Though societal verification of arms control agreements is still in its earliest stages, social networks and handheld technologies have already proved their usefulness in humanitarian disasters and political transitions. In Japan, in the aftermath of the accident at the Fukushima Daiichi Nuclear Power Station, ordinary people produced crowdsourced maps that plotted radiation measurements. After Haiti's 2010 earthquake, crowdsourcing made an important contribution to emergency response. In my own country, Egypt, handheld devices and social networks played a well-known role in the January 25 revolution. In the revolution's aftermath, information that political players disseminate, sometimes deliberately to mislead, is being subjected to a sort of public verification. And information withheld by government-controlled media is sometimes reported through other means. For example, when radioactive material was stolen from Egypt's planned Al Dabaa nuclear power plant in early 2012, Facebook users reported the theft hours before government-controlled media did so.
In Syria, societal verification techniques have played a key role in establishing the belief in many quarters that the Assad regime has used chemical weapons against its own people. Though significant doubt remains about what weapons have been used and who has used them, it is at least interesting to note the role that societal verification is playing in a situation where reliable information is otherwise difficult to obtain. In a conflict zone such as Syria, gathering intelligence through conventional methods is challenging. The Organisation for the Prohibition of Chemical Weapons does not operate monitoring stations such as those maintained by the Preparatory Commission for the Comprehensive Nuclear Test Ban Treaty Organization (CTBTO). Proving the use of chemical weapons by testing samples of soil or water can be problematic because samples degrade over time. True, uploaded video streams and reports delivered via social networks can themselves be attempts at misinformation — but Syria at least provides an intriguing test case of societal verification's potential.

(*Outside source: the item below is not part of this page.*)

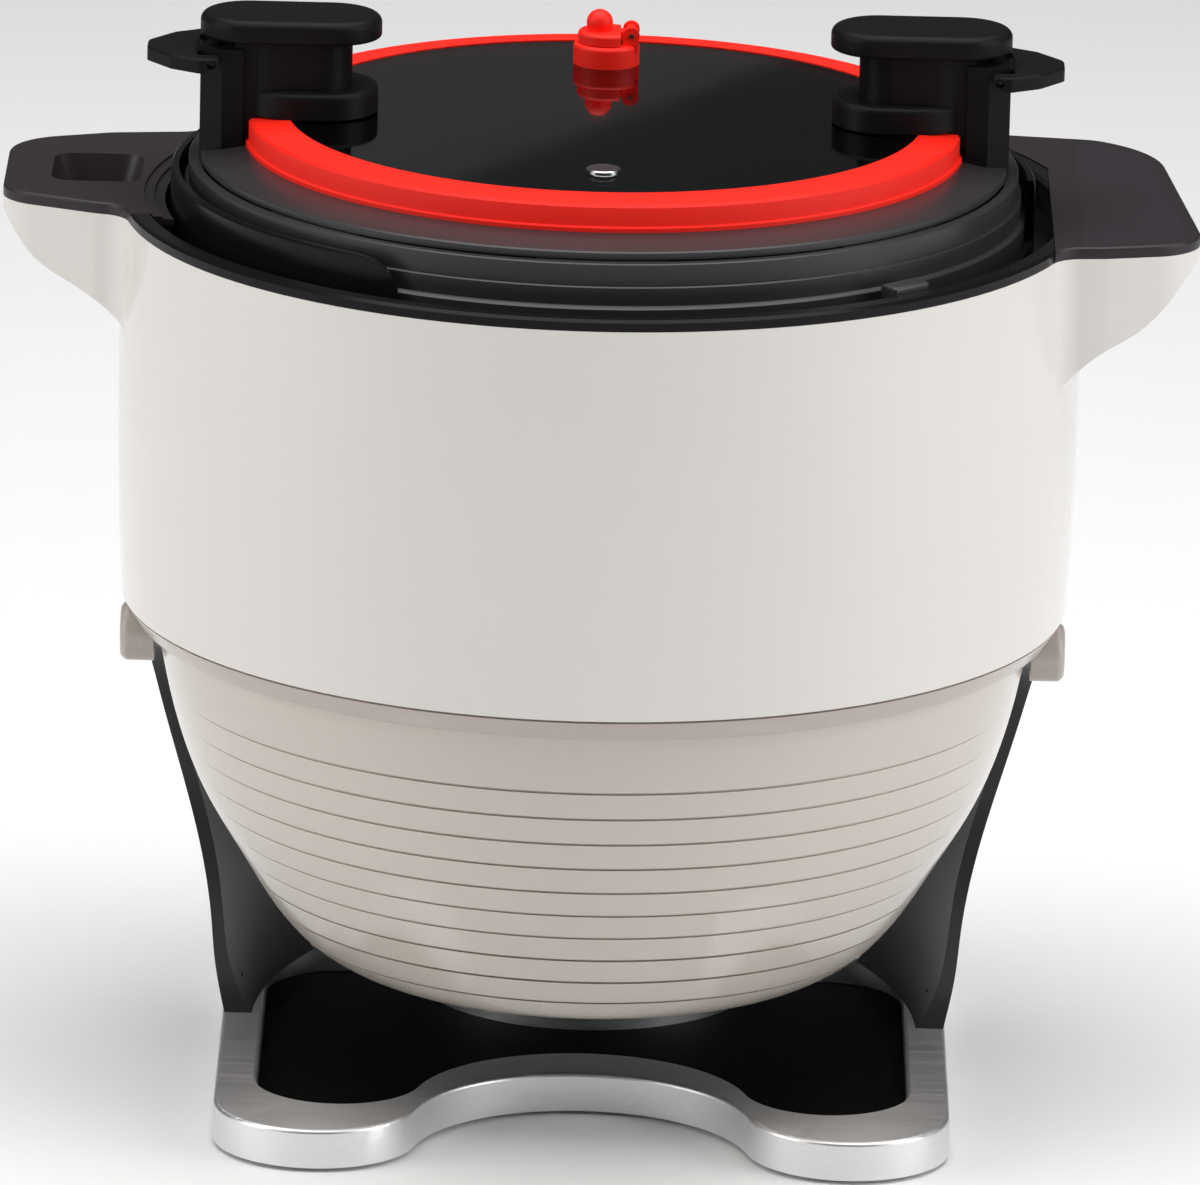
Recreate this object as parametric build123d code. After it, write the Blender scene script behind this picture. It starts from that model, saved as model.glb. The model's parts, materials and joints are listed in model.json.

These examples from Haiti, Japan, Egypt, and Syria may point toward a future in which the treaty verification functions now performed by organizations like the CTBTO are increasingly carried out by ordinary people. The commission performs its verification duties through a network of stations that detect radionuclides and other signs of nuclear detonations. Stations like these are not cheap to construct and maintain, however, and some states may be reluctant to host facilities. To some extent, then, it may be possible to let ordinary people with handheld devices take over the work. Every iPhone, for example, when paired with a device such as the iRad Geiger, can function as a sophisticated radiation detector. A network of educated smartphone users equipped with such devices could form the basis of an auxiliary global monitoring system that could report global radiation readings for both arms control and environmental purposes. Such a system could perhaps be facilitated by a nongovernmental organization.
In my view, the main obstacle preventing such a thing from becoming reality is that only a limited number of people understand their own ability to collect information relevant to treaty verification. And it may be that too few people in the developing world maintain an international outlook that is consistent with contributions to nonproliferation, physical protection of fissile materials, efforts to stop trafficking, and the like.
But models exist for educating people in verification, its importance, and its techniques. For instance, a University of Oslo program with which I was formerly affiliated, with its roots in the UK-Norway Initiative on Nuclear Warhead Dismantlement Verification, strives to educate university students in verification issues associated with nuclear disarmament. In addition to providing training in the practical techniques of verification, the program introduces students to the political and humanitarian dimensions of nuclear nonproliferation and disarmament. It also emphasizes the risk that information about nuclear weapon design could inadvertently be gained during verification procedures and then transferred to a non-nuclear weapon state, which would be out of keeping with Article II of the Nuclear Non-Proliferation Treaty. This risk carries clear implications for the practice of societal verification. In any event, programs such as this might be adapted to encompass a broad range of issues associated with societal verification, and offered to interested individuals wherever political conditions permit.
But politics would restrict societal verification efforts quite seriously in some countries, just as it often restricts journalists. In environments of repressive government or political instability, journalists can be exposed to, among other things, accusations of breaching national security, and it is reasonable to believe that participants in verification efforts would face the same dangers. Syria, for example, which Reporters Without Borders places close to the bottom in its world ranking of press freedom, is a very problematic environment for societal verification practitioners. Here in Egypt, and in some other transitional states in the Arab world, the situation is not quite as severe. Journalists generally need not fear for their lives — but political activists must be concerned that their online activities are being tracked. Participants in societal verification would certainly be justified in harboring the same concerns.
Political barriers will to a large extent be overcome, however, as long as a sufficiently large cadre of educated individuals is motivated to participate in verification efforts. Societal verification is unlikely ever to completely supplant the work of organizations like the CTBTO. But it looks increasingly likely to become a useful complement.